Wednesday, March 24, 2004

.... Don't know.....
The last time I had a blog was over two years ago and frankly, I really didn't like updating it. I wasn't very committed and so eventually, I just quit updating it all together.

As I'm writing this, a million other things are going through my head. I need to work on my neglected novel "Damaged", my Goonies 2 screenplay, my scholarship essays, my other screenplay "Only A Game" and my Alias fanfic. Like right now, I planning out scenes for "Only A Game" and "Goonies 2" but of course, I've totally ignored "Only A Game."

I love horror movies, LOVE not like and of course I feel the same way about writing too. A part of me is terrified to venture into this genre because I respect the genre so much that I fear "Only A Game" would ruin it. I can't really give any details about the script because Phea (my older sister) and I fear that the premise will be stolen. What I can say is that it won't be a gorefest. I have nothing against gore, it's just something that I don't look for in a film. Obviously, I don't mind it because Nightmare on Elm Street and Friday the 13th are just a few of my favorites.

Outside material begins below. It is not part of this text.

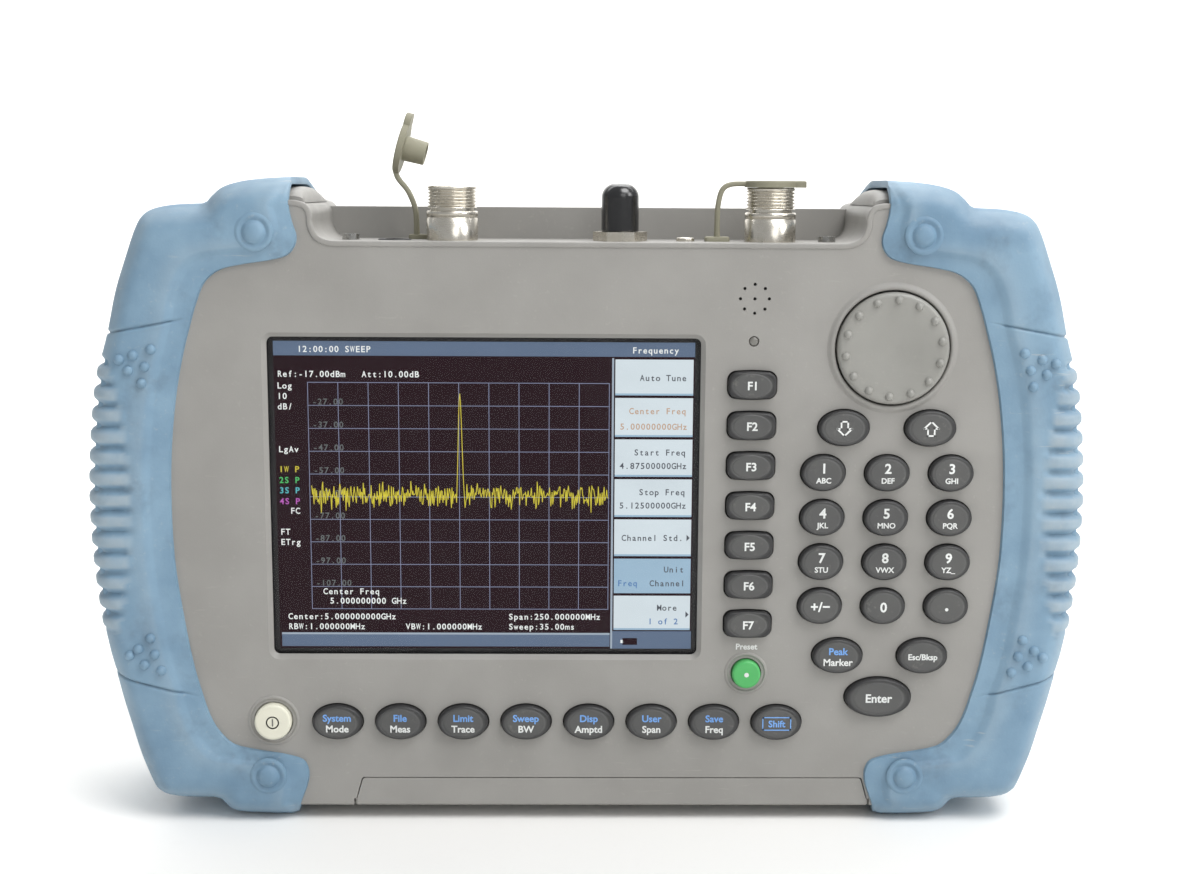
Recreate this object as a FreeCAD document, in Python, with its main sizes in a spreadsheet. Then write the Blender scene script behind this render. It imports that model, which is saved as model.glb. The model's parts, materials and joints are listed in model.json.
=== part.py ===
"""Handheld spectrum analyzer: a FreeCAD macro that builds every piece in one shared frame.

The case stands upright on its two rubber feet. The origin is at the bottom centre of the case,
+X runs to the right of the face, +Y from the face to the back and +Z up. Sizes are millimetres.
"""
import FreeCAD, Part
import math
import os
from dataclasses import dataclass

import Sketcher
from FreeCAD import Placement, Rotation, Vector

SIZES = {
    # case and its two rubber bumpers
    "case_width": 318, "case_height": 207, "case_depth": 69,
    "bumper_front": 4, "bumper_back": 3, "bumper_side": 11, "bumper_gap": 0.2, "bumper_round": 5,
    "bumper_overlap": 12, "side_bow": 3.97, "side_radius": 150, "shoulder_in": 18, "shoulder_round": 9,
    "foot_height": 4.5, "foot_in": 41, "ear_in": 43.5, "foot_slant": 4, "foot_step": 1, "ear_step": 3.5,
    "foot_round": 6, "foot_root_round": 3,
    # the edge of each bumper on the face
    "window_in": 67, "window_foot_up": 20.5, "window_foot_out": 2, "window_lean": 1, "window_corner_out": 26.8,
    "window_corner_up": 25.2, "window_side_out": 41.8, "window_side_up": 2, "window_head_down": 28.5,
    "window_ear_down": 23.5, "window_ear_out": 1.7, "window_round": 6, "window_corner_round": 9,
    "window_side_round": 120, "overshoot": 8,
    # the side of the case under the bumpers, each corner's distance in from the widest point
    "foot_corner_in": 34, "low_corner_in": 13, "low_corner_up": 16, "belly_out": 4.1, "high_corner_in": 12,
    "high_corner_down": 9, "neck_in": 22, "neck_up": 3, "shoulder_corner_in": 41, "foot_corner_round": 14,
    "side_corner_round": 20, "belly_round": 60, "neck_round": 10, "shoulder_corner_round": 6,
    "trench_lip_round": 4, "trench_foot_round": 6,
    # shells
    "wall": 2.5, "face_wall": 2, "front_shell_depth": 38.5, "edge_round": 1.2, "seam_gap": 0.3,
    "small_round": 1,
    "trench_drop": 20, "trench_half": 86.5, "trench_depth": 47, "shoulder_drop": 7.6, "ledge_drop": 9.6,
    # display
    "screen_x": -32.9, "screen_z": 106.4, "opening_width": 136, "opening_height": 102.4, "opening_round": 2,
    "opening_chamfer": 1.4, "window_lap": 1.8, "window_thickness": 1, "module_lap": 4, "module_depth": 7,
    # keys
    "key_proud": 2.4, "key_gap": 0.35, "key_flange": 0.8, "key_flange_thickness": 1.2,
    "key_flange_gap": 0.3, "key_travel": 0.8, "key_round": 0.9,
    "soft_x": 51.2, "soft_z": 143.2, "soft_pitch": 12.85, "soft_width": 15.1, "soft_tall": 9,
    "soft_bow": 0.5, "soft_bend": 40, "soft_round": 3,
    "digit_x": 74.2, "digit_drop": 14.4, "digit_step_x": 20.25, "digit_step_z": 14.43,
    "digit_width": 14, "digit_tall": 11.4,
    "menu_x": -80.6, "menu_z": 33.3, "menu_pitch": 20.25, "menu_width": 16.1, "menu_tall": 11.3,
    "pair_left_x": 80.3, "pair_right_x": 107.6, "arrow_drop": 7.6, "marker_z": 55.7,
    "enter_x": 93.8, "enter_z": 41.9, "enter_width": 21.3, "enter_tall": 12.8,
    "power_x": -101.3, "power_z": 33.4, "power_dia": 11.9,
    "preset_x": 51.05, "preset_z": 49.6, "preset_dia": 9.2,
    # tuning knob and what turns it
    "knob_x": 95, "knob_z": 155, "knob_dia": 35.2, "knob_proud": 2.5, "knob_gap": 1.6, "knob_lift": 0.5,
    "well_depth": 4, "well_floor": 1.5, "well_wall": 2, "grip_dots": 14, "grip_ring": 15.2, "grip_dot": 1.3,
    "shaft_radius": 3, "shaft_fit": 0.05, "bush_radius": 4.4, "encoder_side": 14, "encoder_depth": 6,
    # sound holes and light sensor
    "speaker_x": 51.5, "speaker_z": 170.2, "speaker_dia": 18, "speaker_depth": 4.5,
    "sound_ring": 4.5, "sound_hole": 0.5, "sensor_z": 156.9, "sensor_dia": 3.3,
    # boards and modules
    "mat_thickness": 1.2, "board_thickness": 1.6, "pad_left": -112, "pad_right": 124, "pad_low": 25,
    "strip_top": 43, "column_left": 41, "column_top": 150, "mat_top": 137, "mat_step": 63,
    "board_top": 172, "board_step": 66, "main_half": 122, "main_low": 30, "main_top_gap": 6, "stack_gap": 0.2,
    "board_gap": 1, "chip_height": 2,
    "rf_left": -53, "rf_right": 70, "rf_tall": 62, "rf_depth": 20, "tail_length": 4.5,
    # sockets along the top
    "socket_y": 27, "rf_in_x": 58.9, "rf_out_x": -44.5, "reference_x": 10, "dc_x": -63.2, "phone_x": 31.3,
    "barrel_radius": 8.3, "barrel_height": 9.4, "thread_radius": 7.94, "thread_height": 8, "socket_radius": 4.4,
    "contact_radius": 1.5, "nut_flats": 15.4, "nut_height": 3, "ref_radius": 4.8, "ref_height": 13,
    "dc_radius": 5.4, "dc_bore": 3.2, "dc_depth": 9.5, "dc_pin": 1, "phone_radius": 3, "phone_bore": 1.8,
    "phone_depth": 6, "socket_fit": 0.2,
    # dust caps
    "cap_radius": 8.4, "cap_thickness": 2.2, "cap_tab": 11.5, "cap_tab_half": 4, "plug_radius": 4.1,
    "plug_tip": 3.8, "plug_length": 7, "plug_bore": 3.2, "cap_rest": 0.05, "strap_thickness": 1.7,
    "strap_half": 1.7, "anchor_in_x": 41.6, "anchor_out_x": -55.5, "anchor_out_y": 36, "anchor_half": 4,
    "anchor_depth": 5, "anchor_height": 1.6, "loose_x": -60.5, "loose_lift": 29.5, "loose_tilt": 75,
    "vinyl_wall": 1.0, "vinyl_gap": 0.3, "vinyl_height": 15.2, "vinyl_hollow": 11.4,
    # battery and its cover
    "cover_left": -75.6, "cover_short": 0, "cover_slope": 2.8, "cover_lip": 9.5, "cover_rise": 68,
    "battery_depth": 22, "battery_tall": 61, "battery_gap": 0.5, "battery_round": 2,
    # tilt bail
    "bail_half": 74, "bail_length": 92, "bail_z": 128, "bail_bar": 7, "bail_thickness": 2.4, "bail_gap": 0.6,
    "bail_pin": 1.1, "bail_fit": 0.05, "bail_round": 8, "bail_inner_round": 4,
    "lug_width": 5, "lug_tall": 8, "lug_gap": 0.5,
    # screws
    "screw_radius": 1.5, "screw_head": 2.8, "screw_head_height": 1.8, "screw_length": 9, "screw_gap": 0.2,
    "screw_recess": 1.3, "back_screw_in": 59, "back_screw_low": 36, "back_screw_high": 45, "trench_screw_in": 9,
}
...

"The Ring" is probably one of the greatest horror films of all time. The script, the characters, the acting and just the overall mood drew me in. I loved how the plot brought up many questions but answered very few leaving an opening for a sequel. With "Only A Game" Phea and I are trying to create the same feeling that the "The Ring" produced but of course, we're going to put our spin on it. Now, if only I can stop neglecting my poor little screenplay.... I gotta go. Later all.